• MATERIAL:
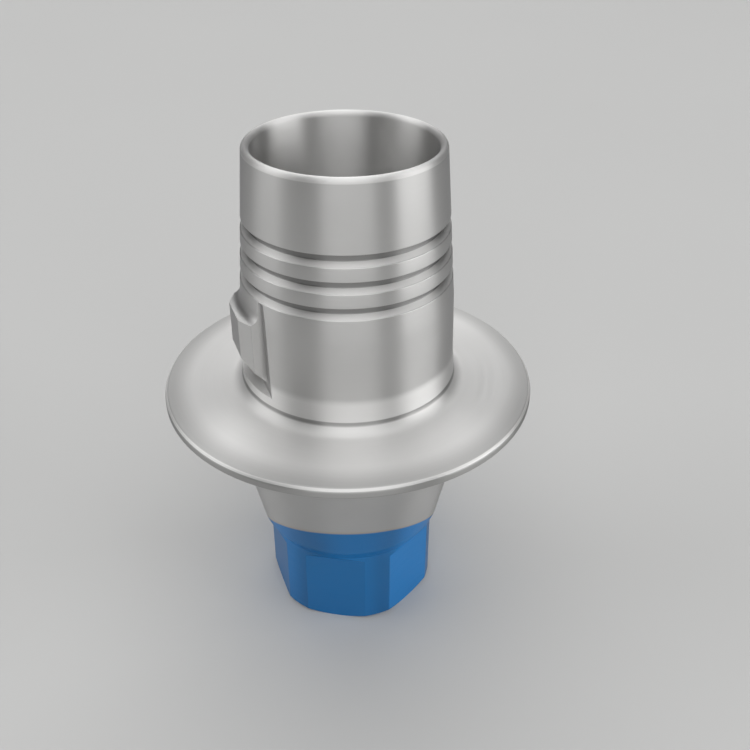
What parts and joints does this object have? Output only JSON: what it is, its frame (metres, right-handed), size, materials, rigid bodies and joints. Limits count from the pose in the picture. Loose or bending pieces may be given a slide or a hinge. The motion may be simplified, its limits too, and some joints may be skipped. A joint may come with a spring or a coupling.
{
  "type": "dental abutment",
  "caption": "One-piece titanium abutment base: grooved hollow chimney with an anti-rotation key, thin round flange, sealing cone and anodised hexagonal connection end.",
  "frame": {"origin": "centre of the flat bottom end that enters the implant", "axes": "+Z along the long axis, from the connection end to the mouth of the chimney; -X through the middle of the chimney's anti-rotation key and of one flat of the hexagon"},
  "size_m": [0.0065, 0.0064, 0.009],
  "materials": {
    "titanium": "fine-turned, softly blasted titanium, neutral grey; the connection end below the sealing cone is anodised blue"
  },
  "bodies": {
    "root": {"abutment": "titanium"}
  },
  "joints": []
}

• AIM:
Write out the whole listing again, exactly as it stands.

• SOLUTION TO THE PROBLEM:
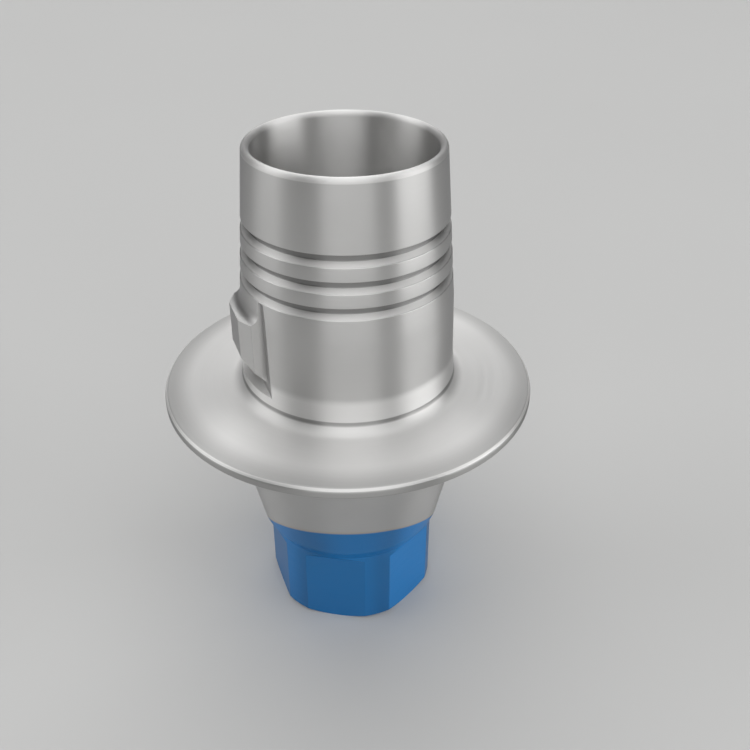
What parts and joints does this object have? Output only JSON: what it is, its frame (metres, right-handed), size, materials, rigid bodies and joints. Limits count from the pose in the picture. Loose or bending pieces may be given a slide or a hinge. The motion may be simplified, its limits too, and some joints may be skipped. A joint may come with a spring or a coupling.
{
  "type": "dental abutment",
  "caption": "One-piece titanium abutment base: grooved hollow chimney with an anti-rotation key, thin round flange, sealing cone and anodised hexagonal connection end.",
  "frame": {"origin": "centre of the flat bottom end that enters the implant", "axes": "+Z along the long axis, from the connection end to the mouth of the chimney; -X through the middle of the chimney's anti-rotation key and of one flat of the hexagon"},
  "size_m": [0.0065, 0.0064, 0.009],
  "materials": {
    "titanium": "fine-turned, softly blasted titanium, neutral grey; the connection end below the sealing cone is anodised blue"
  },
  "bodies": {
    "root": {"abutment": "titanium"}
  },
  "joints": []
}